Philly Cheesesteak Skillet with beef, peppers, onions, and melted cheese.
Prep Time 15 minutes
Course Main Dish
Cuisine American

Ingredients
  

  • 2 pounds ribeye skirt, flank, or flat iron steak, very thinly sliced
  • 1 ½ teaspoons kosher salt divided
  • ½ teaspoon freshly cracked black pepper
  • ½ pound mushrooms quartered
  • 3 tablespoons extra-virgin olive oil divided
  • 1 medium yellow onion thinly sliced
  • 1 green bell pepper thinly sliced
  • 1 red bell pepper thinly sliced
  • 6 garlic cloves minced
  • 2 cups shredded mozzarella cheese
  • ½ cup grated Parmesan cheese
  • 4 green onions thinly sliced (optional)
  • 6 hoagie rolls toasted (optional)

Instructions
 

  • Season the steak evenly with 1 teaspoon of kosher salt and black pepper.
  • Heat a medium oven-safe skillet over medium-high heat.
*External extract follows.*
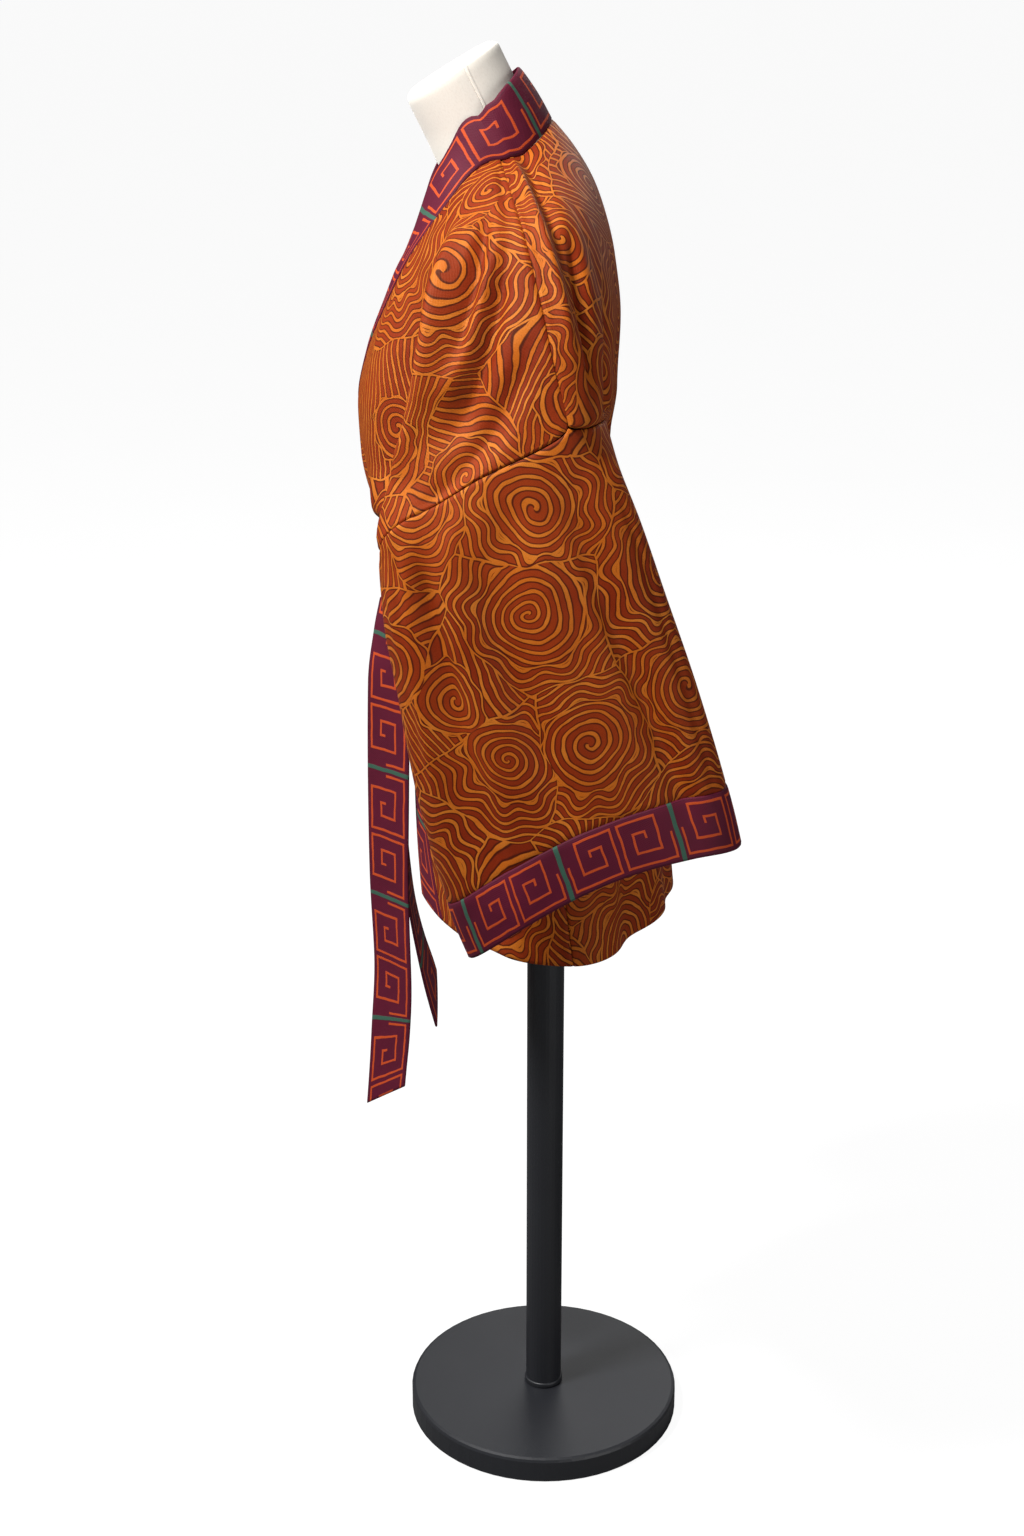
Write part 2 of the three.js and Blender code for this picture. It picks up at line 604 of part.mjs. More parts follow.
add("back", cloth(backPanel, CLOTH, true), "print");
for (const [side, word] of [[LEFT, "left"], [RIGHT, "right"]]) {
  const turned = side === RIGHT;
  const sleeve = tube(side, 0, CUFF_SEAM - CUFF_GAP, 11, 0);
  const cuff = tube(side, CUFF_SEAM + CUFF_GAP, CUFF_END, 2, CUFF_PROUD);
  add(`front_${word}`, cloth(frontPanel(side), CLOTH, turned), "print");
  add(`collar_${word}`, cloth(collar(side), TRIM, turned), "trim");
  add(`sleeve_${word}`, cloth(sleeve, CLOTH, turned, true), "print");
  add(`cuff_${word}`, cloth(cuff, TRIM, turned, true), "trim");
}
add("belt", cloth(belt, TRIM, false, true), "trim");
add("belt_knot", knot(), "trim");
add("belt_end_left", cloth(tail(LEFT_TAIL, -1), TRIM, false), "trim");
add("belt_end_right", cloth(tail(RIGHT_TAIL, 1), TRIM, false), "trim");

export default group;
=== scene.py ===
"""A hip-length kimono jacket, wrapped left over right and tied with its own belt, on a limbless dress form.

The jacket is cut from a swirl print in rust and gold, with a key-pattern trim on its collar, cuffs and belt.
The form is covered in pale jersey and stands on a satin black pole and a round base.
Sizes are millimetres until a mesh is made: +Z is up, the front faces -Y and +X is the wearer's left.
"""

import json
import logging
import math
from dataclasses import dataclass, field
from enum import Enum
from typing import Callable, Sequence

import bmesh
import bpy
import numpy as np
from mathutils import Euler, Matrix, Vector

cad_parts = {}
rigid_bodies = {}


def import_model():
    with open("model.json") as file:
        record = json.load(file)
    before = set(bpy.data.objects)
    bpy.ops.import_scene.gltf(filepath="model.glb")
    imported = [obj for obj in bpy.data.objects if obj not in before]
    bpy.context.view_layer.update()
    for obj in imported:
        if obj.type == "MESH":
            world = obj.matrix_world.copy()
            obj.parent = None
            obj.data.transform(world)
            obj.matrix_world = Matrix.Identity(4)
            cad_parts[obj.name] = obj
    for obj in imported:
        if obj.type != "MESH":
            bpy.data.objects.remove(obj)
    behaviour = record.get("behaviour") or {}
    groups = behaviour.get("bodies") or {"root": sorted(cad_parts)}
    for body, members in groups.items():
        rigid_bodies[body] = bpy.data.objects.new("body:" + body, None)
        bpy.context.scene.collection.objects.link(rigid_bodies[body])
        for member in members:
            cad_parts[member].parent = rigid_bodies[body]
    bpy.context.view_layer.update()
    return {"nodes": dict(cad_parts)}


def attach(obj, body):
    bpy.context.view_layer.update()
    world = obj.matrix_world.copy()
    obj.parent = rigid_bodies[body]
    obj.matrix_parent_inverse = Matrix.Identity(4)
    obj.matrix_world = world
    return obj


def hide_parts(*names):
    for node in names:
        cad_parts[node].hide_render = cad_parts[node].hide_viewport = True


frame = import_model()

log = logging.getLogger("kimono")

Array = np.ndarray
Objects = list[bpy.types.Object]
Socket = bpy.types.NodeSocket

MM = 0.001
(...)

Add mushrooms to the dry skillet, sprinkle with the remaining ½ teaspoon salt, and cook for about 5 minutes until golden brown.
  • Increase heat to high, add 2 tablespoons olive oil, then add the onions and bell peppers. Cook for 3–5 minutes until softened. Transfer vegetables to a plate.
  • Add the remaining 1 tablespoon olive oil to the skillet over high heat. Cook the steak in small batches for 1–2 minutes per side until browned. Transfer to a plate.
  • Reduce heat to medium, add garlic, and cook for about 1 minute until fragrant.
  • Return the steak, vegetables, and any juices to the skillet. Stir to combine evenly.
  • Sprinkle mozzarella and Parmesan evenly over the top.
  • Turn the broiler on high and place the skillet under the broiler until the cheese is melted and bubbling.
  • Garnish with green onions if using. Serve warm, either straight from the skillet or inside toasted hoagie rolls.